• **SET TASK**
Count how many lines of the data include "FreeCAD". The answer is that number and nothing else.

• **MATERIAL PROVIDED**
▼▼▼
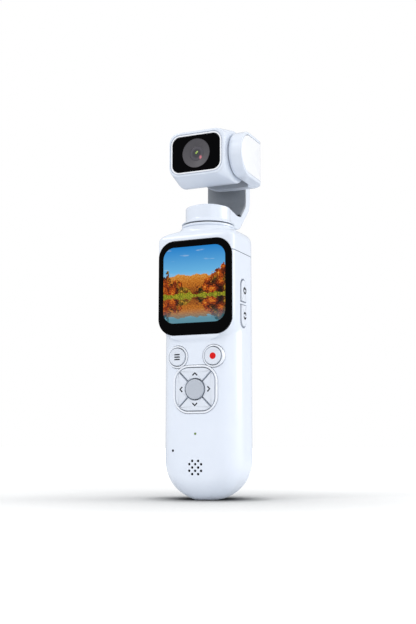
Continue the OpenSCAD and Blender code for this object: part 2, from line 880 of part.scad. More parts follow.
▲▲▲
▼▼▼
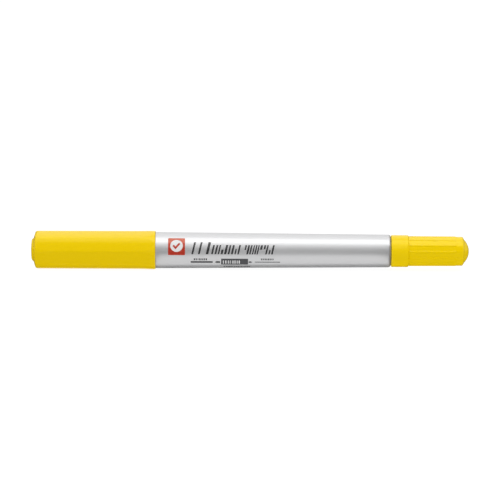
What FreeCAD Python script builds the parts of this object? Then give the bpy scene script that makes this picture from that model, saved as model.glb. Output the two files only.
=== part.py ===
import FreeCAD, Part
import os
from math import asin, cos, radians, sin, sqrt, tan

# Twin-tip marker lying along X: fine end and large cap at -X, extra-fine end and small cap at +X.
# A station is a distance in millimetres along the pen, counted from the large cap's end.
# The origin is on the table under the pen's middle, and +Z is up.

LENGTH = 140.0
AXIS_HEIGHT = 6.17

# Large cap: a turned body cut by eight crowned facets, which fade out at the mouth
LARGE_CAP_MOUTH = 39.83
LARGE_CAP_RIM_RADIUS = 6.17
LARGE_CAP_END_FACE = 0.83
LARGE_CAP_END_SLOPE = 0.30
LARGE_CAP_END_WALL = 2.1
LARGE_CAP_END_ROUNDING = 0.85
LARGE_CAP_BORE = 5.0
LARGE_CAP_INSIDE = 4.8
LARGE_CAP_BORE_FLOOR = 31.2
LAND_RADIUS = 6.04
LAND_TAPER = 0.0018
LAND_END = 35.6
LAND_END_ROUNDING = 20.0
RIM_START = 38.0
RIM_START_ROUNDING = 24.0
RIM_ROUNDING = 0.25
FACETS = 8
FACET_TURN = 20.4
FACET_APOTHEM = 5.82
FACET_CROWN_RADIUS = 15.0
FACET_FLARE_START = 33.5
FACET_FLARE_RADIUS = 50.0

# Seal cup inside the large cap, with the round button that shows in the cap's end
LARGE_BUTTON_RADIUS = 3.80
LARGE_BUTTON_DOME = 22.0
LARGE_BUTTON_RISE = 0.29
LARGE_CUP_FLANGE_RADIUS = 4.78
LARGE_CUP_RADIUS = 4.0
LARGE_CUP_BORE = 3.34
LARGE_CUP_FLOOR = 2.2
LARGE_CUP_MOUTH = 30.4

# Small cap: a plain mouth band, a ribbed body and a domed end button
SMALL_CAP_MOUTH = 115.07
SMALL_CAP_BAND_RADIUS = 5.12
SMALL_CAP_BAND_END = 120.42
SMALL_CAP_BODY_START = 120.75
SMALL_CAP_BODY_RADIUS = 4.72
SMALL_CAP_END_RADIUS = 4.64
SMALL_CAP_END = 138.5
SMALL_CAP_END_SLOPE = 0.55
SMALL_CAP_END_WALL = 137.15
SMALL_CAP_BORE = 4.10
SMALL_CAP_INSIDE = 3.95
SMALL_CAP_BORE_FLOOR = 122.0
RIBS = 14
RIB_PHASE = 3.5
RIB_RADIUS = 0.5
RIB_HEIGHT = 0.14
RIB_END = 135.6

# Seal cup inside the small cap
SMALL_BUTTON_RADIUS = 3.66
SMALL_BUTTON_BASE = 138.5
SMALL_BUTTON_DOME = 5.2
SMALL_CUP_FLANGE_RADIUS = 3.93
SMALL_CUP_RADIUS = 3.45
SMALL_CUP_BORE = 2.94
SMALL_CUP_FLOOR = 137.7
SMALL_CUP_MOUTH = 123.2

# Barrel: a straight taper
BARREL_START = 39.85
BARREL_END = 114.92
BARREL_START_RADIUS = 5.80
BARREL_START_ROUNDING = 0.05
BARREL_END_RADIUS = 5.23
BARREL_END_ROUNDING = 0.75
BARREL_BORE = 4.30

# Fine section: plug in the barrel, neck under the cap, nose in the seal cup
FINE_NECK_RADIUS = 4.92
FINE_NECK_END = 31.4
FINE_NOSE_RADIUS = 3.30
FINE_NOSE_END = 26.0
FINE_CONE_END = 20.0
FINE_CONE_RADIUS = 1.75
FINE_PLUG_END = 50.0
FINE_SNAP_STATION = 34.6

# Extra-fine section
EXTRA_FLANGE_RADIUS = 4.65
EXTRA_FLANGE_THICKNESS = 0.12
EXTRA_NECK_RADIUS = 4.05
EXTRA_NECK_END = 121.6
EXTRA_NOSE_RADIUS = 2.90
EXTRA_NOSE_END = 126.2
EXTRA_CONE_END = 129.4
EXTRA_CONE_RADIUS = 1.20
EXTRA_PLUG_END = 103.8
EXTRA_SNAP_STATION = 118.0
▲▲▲
• **SOLUTION BELOW**
2